Turkiye polls heading for historic runoff
Erdogan edges ahead of challenger but fails to secure first-round win
ANKARA, Turkiye — Turkiye's presidential election will be decided in a runoff, election officials said on Monday, after a night of high drama showed President Recep Tayyip Erdogan edging ahead of his secular rival but failing to secure a first-round win.
The May 28 second-round vote will determine if a NATO ally that straddles Europe and Asia but borders Syria and Iran remains under Erdogan's governing or runs into a different path led by his main rival, opposition leader Kemal Kilicdaroglu.

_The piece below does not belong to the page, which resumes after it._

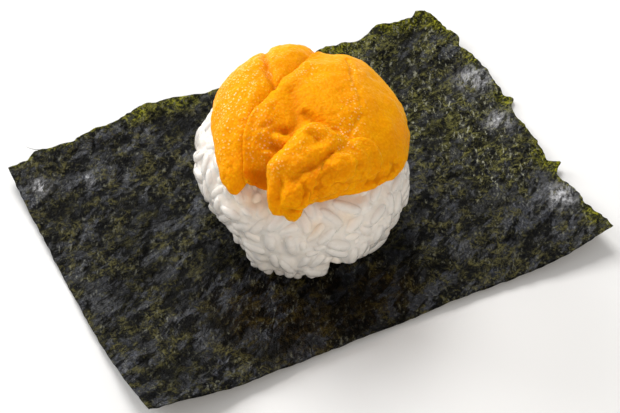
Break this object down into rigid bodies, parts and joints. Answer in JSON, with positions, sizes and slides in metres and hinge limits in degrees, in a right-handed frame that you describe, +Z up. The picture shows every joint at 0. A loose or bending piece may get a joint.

This year's election largely centered on domestic issues such as the economy, civil rights and a February earthquake that killed more than 50,000 people. But Western countries and foreign investors also awaited the outcome because of Erdogan's unorthodox leadership of the economy and his often mercurial but successful efforts to put Turkiye at the center of international negotiations.
Preliminary results showed Erdogan won 49.5 percent of the vote, while Kilicdaroglu grabbed 44.9 percent, and the third candidate, Sinan Ogan, received 5.2 percent, said Ahmet Yener, the head of the Supreme Electoral Board, Turkiye's election authority.
The remaining uncounted votes were not enough to tip Erdogan into outright victory, even if they all broke for him, Yener said. In the last presidential election in 2018, Erdogan won in the first round, with more than 52 percent of the vote.
The president painted Sunday's vote as a victory both for himself and the country.
"That the election results have not been finalized doesn't change the fact that the nation has chosen us," Erdogan, 69, told supporters early on Monday.
He said he would respect the nation's decision.
Kilicdaroglu, 74, the candidate of a six-party alliance, sounded hopeful, tweeting around the time the runoff was announced: "Don't lose hope. ... We will get up and win this election together."
The Supreme Electoral Board said it was providing numbers to competing political parties "instantly" and would make the results public once the count was completed and finalized.
Howard Eissenstat, an associate professor of Middle East history and politics at St. Lawrence University in New York, said Erdogan was likely to have an advantage in a runoff because the president's party was likely to do better in a parliamentary election, also held on Sunday. Voters would not want a "divided government", he said.
Erdogan has governed Turkiye as either prime minister or president since 2003.
In the run-up to the election, opinion surveys had indicated the leader narrowly trailed his challenger.
Omer Celik, a spokesman for Erdogan's Justice and Development Party, in turn, accused the opposition of "an attempt to assassinate the national will". He called the opposition claims "irresponsible".
Candidates' visions
While Erdogan hopes to win a five-year term that would take him well into his third decade as Turkiye's leader, Kilicdaroglu campaigned on promises to repair an economy battered by high inflation and currency devaluation.
Voters also elected lawmakers to fill Turkiye's 600-seat parliament. Erdogan's ruling party alliance was hovering around 49.3 percent, while Kilicdaroglu's Nation Alliance had around 35.2 percent, and support for a pro-Kurdish party stood above 10 percent, Anadolu news agency reported.
More than 64 million people, including overseas voters, were eligible to vote and nearly 89 percent voted.
Erdogan, along with the United Nations, helped mediate a deal with Russia and Ukraine that allowed Ukrainian grain to reach the rest of the world from Black Sea ports despite the continuing conflict between Moscow and Kyiv. The agreement, which is implemented by a center based in Istanbul, is set to expire in days, and Turkiye hosted talks last week to keep it alive.